Take the lines from the one bearing "Continue the OpenSCAD" to the one bearing "return material", inclusive, and reproduce them exactly; include no other line.

(Rows from a 3D modeling dataset)
========================================

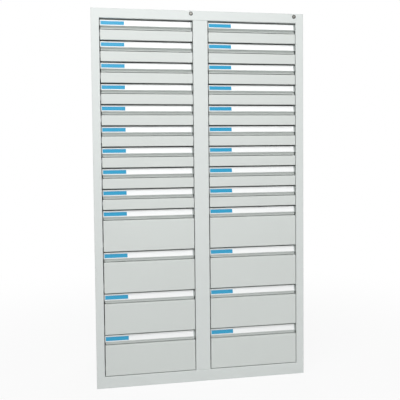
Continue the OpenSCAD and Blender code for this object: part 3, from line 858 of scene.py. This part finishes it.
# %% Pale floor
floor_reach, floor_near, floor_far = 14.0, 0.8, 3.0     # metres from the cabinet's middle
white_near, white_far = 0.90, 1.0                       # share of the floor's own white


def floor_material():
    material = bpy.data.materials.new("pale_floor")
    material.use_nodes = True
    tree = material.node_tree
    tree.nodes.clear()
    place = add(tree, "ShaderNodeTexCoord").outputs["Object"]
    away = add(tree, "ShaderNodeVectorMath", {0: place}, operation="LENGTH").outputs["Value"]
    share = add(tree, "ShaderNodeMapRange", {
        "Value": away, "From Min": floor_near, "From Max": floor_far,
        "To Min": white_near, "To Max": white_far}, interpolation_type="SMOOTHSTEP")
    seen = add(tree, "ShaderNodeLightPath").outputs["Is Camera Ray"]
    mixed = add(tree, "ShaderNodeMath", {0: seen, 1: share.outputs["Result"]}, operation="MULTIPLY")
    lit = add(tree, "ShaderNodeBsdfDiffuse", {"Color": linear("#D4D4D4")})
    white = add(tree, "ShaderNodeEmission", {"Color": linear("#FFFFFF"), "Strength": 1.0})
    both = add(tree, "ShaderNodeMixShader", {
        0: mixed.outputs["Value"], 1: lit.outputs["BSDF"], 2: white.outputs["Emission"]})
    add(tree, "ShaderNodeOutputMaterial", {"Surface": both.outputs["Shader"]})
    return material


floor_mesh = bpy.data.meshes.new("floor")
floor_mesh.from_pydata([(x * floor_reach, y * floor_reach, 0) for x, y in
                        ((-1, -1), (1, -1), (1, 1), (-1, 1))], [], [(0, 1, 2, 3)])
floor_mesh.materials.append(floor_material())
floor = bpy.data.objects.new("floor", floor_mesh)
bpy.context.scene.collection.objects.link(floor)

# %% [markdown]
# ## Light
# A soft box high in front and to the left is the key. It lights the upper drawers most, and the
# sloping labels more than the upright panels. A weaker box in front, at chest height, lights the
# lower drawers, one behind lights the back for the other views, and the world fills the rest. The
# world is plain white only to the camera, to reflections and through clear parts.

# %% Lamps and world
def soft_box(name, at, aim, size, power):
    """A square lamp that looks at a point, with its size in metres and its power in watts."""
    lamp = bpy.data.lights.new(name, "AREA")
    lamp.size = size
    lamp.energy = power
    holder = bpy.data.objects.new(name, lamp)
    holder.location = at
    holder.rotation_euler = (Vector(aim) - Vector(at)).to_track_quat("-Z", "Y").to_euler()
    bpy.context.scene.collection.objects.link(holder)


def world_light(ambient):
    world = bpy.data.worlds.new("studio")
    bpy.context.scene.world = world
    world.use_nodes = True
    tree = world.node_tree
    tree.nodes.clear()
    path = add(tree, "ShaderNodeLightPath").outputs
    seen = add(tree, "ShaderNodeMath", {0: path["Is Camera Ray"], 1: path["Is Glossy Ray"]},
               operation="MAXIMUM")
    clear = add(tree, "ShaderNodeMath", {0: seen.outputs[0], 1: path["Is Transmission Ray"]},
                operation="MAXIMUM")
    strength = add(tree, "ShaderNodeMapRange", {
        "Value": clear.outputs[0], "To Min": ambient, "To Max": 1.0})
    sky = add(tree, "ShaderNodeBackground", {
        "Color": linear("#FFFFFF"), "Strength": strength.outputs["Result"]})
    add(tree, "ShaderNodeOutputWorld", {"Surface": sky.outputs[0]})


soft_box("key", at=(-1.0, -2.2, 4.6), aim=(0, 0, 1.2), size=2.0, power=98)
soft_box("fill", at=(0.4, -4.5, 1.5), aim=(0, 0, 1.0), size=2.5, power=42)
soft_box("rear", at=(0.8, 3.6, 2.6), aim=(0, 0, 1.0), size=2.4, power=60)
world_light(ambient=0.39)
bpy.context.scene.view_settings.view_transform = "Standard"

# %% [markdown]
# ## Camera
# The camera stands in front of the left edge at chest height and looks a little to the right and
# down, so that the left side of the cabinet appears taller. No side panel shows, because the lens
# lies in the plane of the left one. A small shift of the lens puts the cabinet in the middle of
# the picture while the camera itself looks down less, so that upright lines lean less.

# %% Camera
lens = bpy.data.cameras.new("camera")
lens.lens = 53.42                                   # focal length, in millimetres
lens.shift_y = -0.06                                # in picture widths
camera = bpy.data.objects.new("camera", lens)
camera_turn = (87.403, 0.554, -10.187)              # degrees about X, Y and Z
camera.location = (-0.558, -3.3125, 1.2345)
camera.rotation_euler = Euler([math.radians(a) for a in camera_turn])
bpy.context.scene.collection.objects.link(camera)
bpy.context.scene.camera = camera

========================================

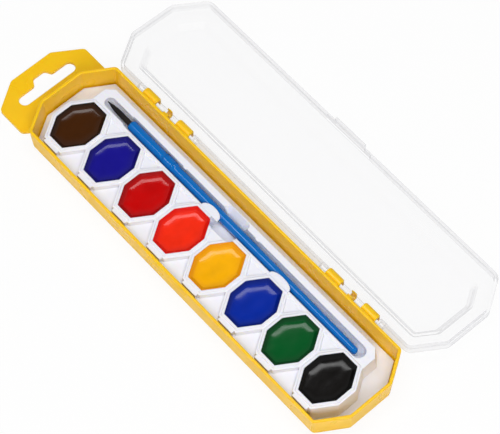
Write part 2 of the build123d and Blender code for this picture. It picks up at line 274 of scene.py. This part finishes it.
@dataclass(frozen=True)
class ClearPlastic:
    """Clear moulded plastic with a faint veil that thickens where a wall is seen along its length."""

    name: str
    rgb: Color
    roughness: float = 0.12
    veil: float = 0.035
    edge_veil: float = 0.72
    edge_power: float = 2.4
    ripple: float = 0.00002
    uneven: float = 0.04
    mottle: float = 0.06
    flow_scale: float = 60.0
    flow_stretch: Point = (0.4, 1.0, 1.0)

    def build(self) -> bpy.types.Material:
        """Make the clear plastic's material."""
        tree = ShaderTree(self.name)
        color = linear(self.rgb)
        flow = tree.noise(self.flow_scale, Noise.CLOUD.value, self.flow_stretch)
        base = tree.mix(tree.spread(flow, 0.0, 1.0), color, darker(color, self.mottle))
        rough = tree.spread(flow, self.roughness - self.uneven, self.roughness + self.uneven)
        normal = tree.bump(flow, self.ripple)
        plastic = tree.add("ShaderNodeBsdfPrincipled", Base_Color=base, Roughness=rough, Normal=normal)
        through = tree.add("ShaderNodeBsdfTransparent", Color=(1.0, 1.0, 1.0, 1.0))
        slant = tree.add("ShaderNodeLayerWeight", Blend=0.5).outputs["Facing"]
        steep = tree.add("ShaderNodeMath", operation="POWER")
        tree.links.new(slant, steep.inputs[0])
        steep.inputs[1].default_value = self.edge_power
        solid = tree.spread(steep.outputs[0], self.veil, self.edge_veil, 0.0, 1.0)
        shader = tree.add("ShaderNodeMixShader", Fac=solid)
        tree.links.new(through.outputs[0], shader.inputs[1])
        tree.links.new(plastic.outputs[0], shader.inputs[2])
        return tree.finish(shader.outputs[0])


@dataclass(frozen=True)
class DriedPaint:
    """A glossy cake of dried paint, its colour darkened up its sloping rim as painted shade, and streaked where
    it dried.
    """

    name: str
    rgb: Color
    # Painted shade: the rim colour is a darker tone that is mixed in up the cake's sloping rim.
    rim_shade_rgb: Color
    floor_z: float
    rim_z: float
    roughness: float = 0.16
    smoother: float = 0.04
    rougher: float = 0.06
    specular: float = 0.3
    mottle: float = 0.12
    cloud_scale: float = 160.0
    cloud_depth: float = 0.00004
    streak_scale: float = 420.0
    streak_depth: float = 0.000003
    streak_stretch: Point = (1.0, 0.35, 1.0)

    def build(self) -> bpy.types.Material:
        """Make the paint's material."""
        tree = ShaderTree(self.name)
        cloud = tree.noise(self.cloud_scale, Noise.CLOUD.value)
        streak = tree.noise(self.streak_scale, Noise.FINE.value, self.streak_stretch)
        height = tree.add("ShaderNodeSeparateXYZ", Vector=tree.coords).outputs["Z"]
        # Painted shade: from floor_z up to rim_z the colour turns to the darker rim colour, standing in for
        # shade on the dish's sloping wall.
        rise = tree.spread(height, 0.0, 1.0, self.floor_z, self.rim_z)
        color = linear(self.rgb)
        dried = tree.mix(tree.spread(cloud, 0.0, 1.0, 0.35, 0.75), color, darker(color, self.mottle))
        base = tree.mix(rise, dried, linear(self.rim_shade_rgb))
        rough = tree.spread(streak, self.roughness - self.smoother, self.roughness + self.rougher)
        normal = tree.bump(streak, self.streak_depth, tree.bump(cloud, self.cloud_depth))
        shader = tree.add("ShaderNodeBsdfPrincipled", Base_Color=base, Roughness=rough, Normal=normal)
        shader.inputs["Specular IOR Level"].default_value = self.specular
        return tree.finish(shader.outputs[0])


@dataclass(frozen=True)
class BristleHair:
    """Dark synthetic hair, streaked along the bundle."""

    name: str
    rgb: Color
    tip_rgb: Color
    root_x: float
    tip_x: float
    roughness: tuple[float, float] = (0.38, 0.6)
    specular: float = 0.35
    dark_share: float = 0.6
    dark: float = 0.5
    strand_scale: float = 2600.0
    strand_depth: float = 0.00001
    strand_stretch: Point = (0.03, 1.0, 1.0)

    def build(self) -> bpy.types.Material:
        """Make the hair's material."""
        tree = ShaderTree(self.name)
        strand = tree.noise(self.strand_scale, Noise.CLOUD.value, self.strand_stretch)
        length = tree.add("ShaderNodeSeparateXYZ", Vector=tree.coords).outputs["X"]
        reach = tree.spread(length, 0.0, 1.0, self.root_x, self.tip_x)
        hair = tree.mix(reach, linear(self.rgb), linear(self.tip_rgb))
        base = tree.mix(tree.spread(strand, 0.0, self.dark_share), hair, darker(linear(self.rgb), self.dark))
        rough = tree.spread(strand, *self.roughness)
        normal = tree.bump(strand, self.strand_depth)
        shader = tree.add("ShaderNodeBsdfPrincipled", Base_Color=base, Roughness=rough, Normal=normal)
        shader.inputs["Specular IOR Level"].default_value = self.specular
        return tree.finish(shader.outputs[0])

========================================

**FULL RESPONSE**
Continue the OpenSCAD and Blender code for this object: part 3, from line 858 of scene.py. This part finishes it.
# %% Pale floor
floor_reach, floor_near, floor_far = 14.0, 0.8, 3.0     # metres from the cabinet's middle
white_near, white_far = 0.90, 1.0                       # share of the floor's own white


def floor_material():
    material = bpy.data.materials.new("pale_floor")
    material.use_nodes = True
    tree = material.node_tree
    tree.nodes.clear()
    place = add(tree, "ShaderNodeTexCoord").outputs["Object"]
    away = add(tree, "ShaderNodeVectorMath", {0: place}, operation="LENGTH").outputs["Value"]
    share = add(tree, "ShaderNodeMapRange", {
        "Value": away, "From Min": floor_near, "From Max": floor_far,
        "To Min": white_near, "To Max": white_far}, interpolation_type="SMOOTHSTEP")
    seen = add(tree, "ShaderNodeLightPath").outputs["Is Camera Ray"]
    mixed = add(tree, "ShaderNodeMath", {0: seen, 1: share.outputs["Result"]}, operation="MULTIPLY")
    lit = add(tree, "ShaderNodeBsdfDiffuse", {"Color": linear("#D4D4D4")})
    white = add(tree, "ShaderNodeEmission", {"Color": linear("#FFFFFF"), "Strength": 1.0})
    both = add(tree, "ShaderNodeMixShader", {
        0: mixed.outputs["Value"], 1: lit.outputs["BSDF"], 2: white.outputs["Emission"]})
    add(tree, "ShaderNodeOutputMaterial", {"Surface": both.outputs["Shader"]})
    return material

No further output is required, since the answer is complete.